The migration crisis engulfing the continent is the obvious wild card. The EU’s inability to find a solution could prompt further chaotic scenes on British television screens in the run up to the vote, and understandably undermine public confidence in the EU’s ability to deal with the major challenges that it faces. However, the issue of ‘border control’ is largely a red herring. The UK sits outside of the passport-free Schengen area and thus can apply controls at its border – indeed, elements of the proposed UK-EU package would further enable it to do so. The numbers of refugees and asylum seekers reaching Britain is remarkably low and, using its ‘best of both worlds’ mantra, the government can credibly argue that the ‘migration crisis’ has actually illustrated how insulated the UK is from the migration crisis, despite its EU membership.
Ultimately, the referendum campaign is likely to be fought over voters’ perceived balance of risk.
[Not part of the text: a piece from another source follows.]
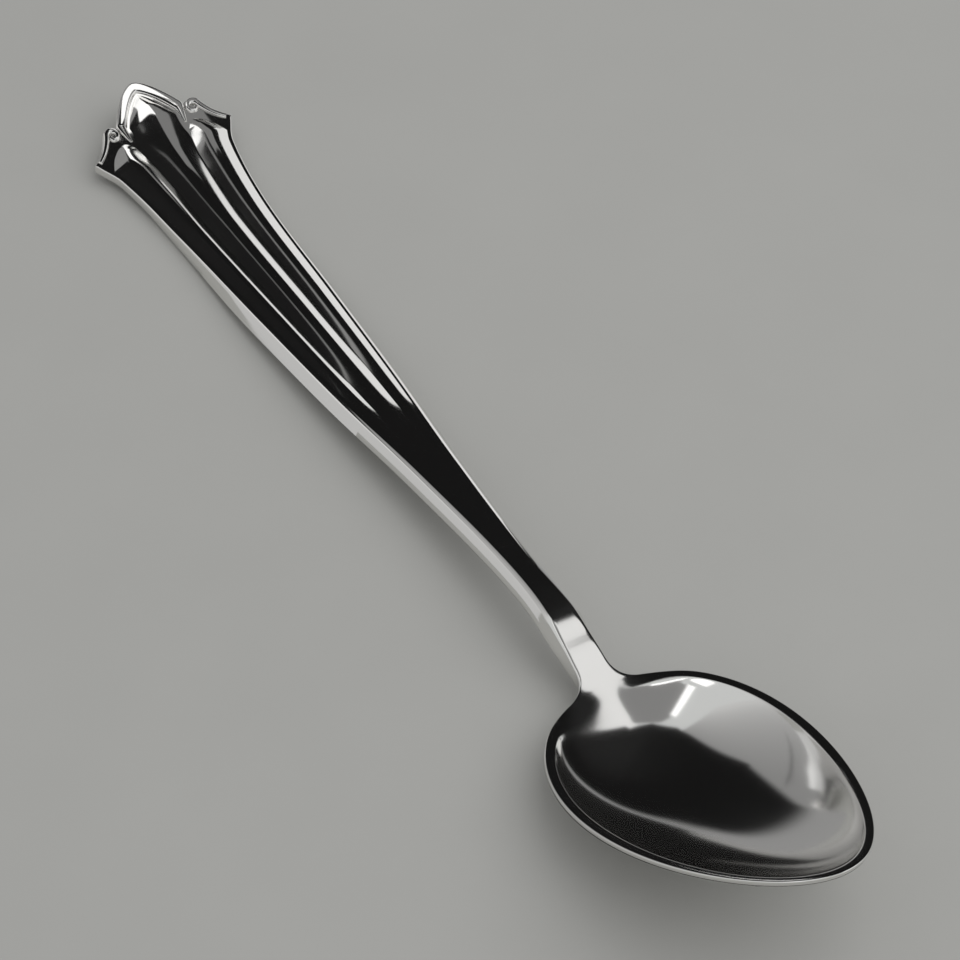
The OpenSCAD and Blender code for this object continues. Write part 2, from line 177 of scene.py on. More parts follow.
class Lines:
    """Heights and widths of the blank, shared by all pieces."""

    corner, ramp, ramp_end, blade = 7.7, 8.0, 13.4, 22.0
    reed_end, neck_start, neck_root, throat = 62.04, 81.78, 97.7, 98.3
    point_z, corner_z = 4.6, 2.25
    width_at = [corner, 11.08, blade, 38.07, 53.58, 67.96, 85.3, throat]
    widths = [17, 14, 11.2, 9.2, 7.2, 4.6, 2.6, 3.6]
    thick_at = [0, corner, blade, 53.58, 85.3, throat]
    thicks = [1.2, 1.2, 1.75, 2.2, 2.7, 2.0]
    rim_softness, heel_softness = 0.07, 1.16
    heel_place, heel_reach, heel_width = 1.13, 2.45, 7.5
    crease, foot = 0.45, 0.06
    belly, belly_inset = 0.9, 0.3
    tongue_start, tongue_half, tongue_reach = 90, 1.9, 8
    tongue_rise = tongue_blend = 0.5
    lean_in, lean_out, lean_end = 26, 7.8, 99.3
    snug = 0.9994

    def __init__(self):
        b = self.bowl = sizes("spoon_bowl")
        self.heel = 2 * HALF_LENGTH - b.length
        self.middle = self.heel + b.length / 2
        self.deep = self.heel + b.deepest * b.length
        self.under_depth = b.depth + b.wall - b.rim_height
        r = np.linspace(0, 1, 400)
        low = min(min(self.rise(self.deep + (x - self.deep) * r) - b.rim_height
                      - self.under_depth * hollow(r)) for x in (self.heel, 2 * HALF_LENGTH))
        self.heel_z = -low - self.foot
        near, far = self.heel + 0.1 * b.length, self.heel + 0.2 * b.length
        self.height_at = [self.ramp, self.ramp_end, self.blade, 38.07, 53.58, 67.96, 85.3, 91.5,
                          95.5, self.heel, near, far]
        self.heights = [self.ramp_z(self.ramp), 1.85, 1.7, 2.8, 3.9, 5.1, 6.4, 6.47, 5.16,
                        self.heel_z - b.dip, self.rim(near), self.rim(far)]
        self.first_slope = (self.heights[1] - self.heights[0]) / (self.ramp_end - self.ramp)
        self.near = near

    def ramp_z(self, x):
        return self.point_z + (self.corner_z - self.point_z) * np.asarray(x, float) / self.corner

    def rise(self, x):
        s = (np.asarray(x, float) - self.heel) / self.bowl.length
        return self.bowl.rise * ((1 - self.bowl.rise_curve) * s + self.bowl.rise_curve * s * s)

    def rim(self, x):
        return self.heel_z + self.rise(x)

    def half(self, x):
        return smooth(np.maximum(x, self.corner), self.width_at, self.widths) / 2

    def top(self, x):
        """Height of the handle's top, running on into the rim of the bowl."""
        x = np.asarray(x, float)
        mid = smooth(np.clip(x, self.ramp, self.near), self.height_at, self.heights)
        mid = mid + self.first_slope * np.minimum(x - self.ramp, 0)
        low = -soft_min(-self.ramp_z(x), -mid, self.crease)
        return np.where(x < self.ramp_end, low, np.where(x >= self.near, self.rim(x), mid))

    def thick(self, x):
        return smooth(np.clip(x, 0, self.throat), self.thick_at, self.thicks)

    def egg(self, a):
        """A point of the bowl's outline, at the angle a from the tip."""
        half = self.snug * self.bowl.width / 2 * np.sin(a) * (1 - self.bowl.egg * np.cos(a))
        return np.stack([self.middle + self.bowl.length / 2 * np.cos(a), half], -1)

    def reach(self, p):
        """Distance of plan points from the deepest place, and of the outline past them."""
        out = self.egg(np.linspace(0, 2 * math.pi, 2001)) - [self.deep, 0]
        turn = np.unwrap(np.arctan2(out[:, 1], out[:, 0]))
        q = p - [self.deep, 0]
        mine = np.arctan2(q[..., 1], q[..., 0]) % (2 * math.pi)
        return np.linalg.norm(q, axis=-1), np.interp(mine, turn, np.linalg.norm(out, axis=1))

    def dished(self, p, soft):
        """Depth of the hollow below the rim's line, with the rim's inner edge rounded by soft."""
        near, full = self.reach(p)
        past = full - near - self.bowl.rim_width
        past = (past + np.sqrt(past**2 + soft**2)) / 2
        return self.bowl.depth * hollow(1 - past / (full - self.bowl.rim_width))

    def sag(self, p):
        """How far the soft heel lies below a crisp rim, where the neck runs into the bowl."""
        at_heel = np.exp(-((p[..., 0] - self.heel - self.heel_place) / self.heel_reach) ** 2
                         - (p[..., 1] / self.heel_width) ** 4)
        soft = self.rim_softness + (self.heel_softness - self.rim_softness) * at_heel
        return self.dished(p, soft) - self.dished(p, self.rim_softness)

    def face(self, p):
        """Height of the upper surface of bowl and neck at plan points."""
        return self.top(p[..., 0]) - self.dished(p, self.rim_softness) - self.sag(p)

    def keel(self, p):
        """Height of the underside of the bar at plan points."""
        x, y = p[..., 0], np.abs(p[..., 1])
        cap = np.where(x < self.tongue_start, np.inf, self.tongue_half)
        half = np.minimum(self.half(np.minimum(x, self.throat)), cap)
        past = np.maximum(x - self.heel, 0)
        low = (self.top(x) - self.thick(x)
               + self.belly * np.maximum(y - half + self.belly_inset, 0) ** 2
               + self.tongue_rise * past**2)
        return np.maximum(low, 0)

    def back(self, p):
        """Height of the underside of bowl and neck at plan points."""
        near, full = self.reach(p)
        shell = (self.top(p[..., 0]) - self.bowl.rim_height - self.under_depth * hollow(near / full)
                 - self.sag(p))
        both = soft_min(shell, self.keel(p), self.tongue_blend)
        return np.maximum(np.where(p[..., 0] < self.heel + self.tongue_reach, both, shell), 0)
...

There is no love for the EU or mass migration, but what is the alternative? EU free movement is an important part of the equation in a number of trade-offs that voters will need to evaluate. After Brexit, would the UK seek to remain inside the EU’s single market (a la Norway) to ensure continuity of EU market access and minimise economic disruption but accept this entails continued adherence to free movement? If more independence to set immigration policy (and what would it look like?) is indeed the priority, even at the cost of reduced access to the EU market, what are the potential economic consequences? Would the UK be any more insulated from the migration crisis outside the EU?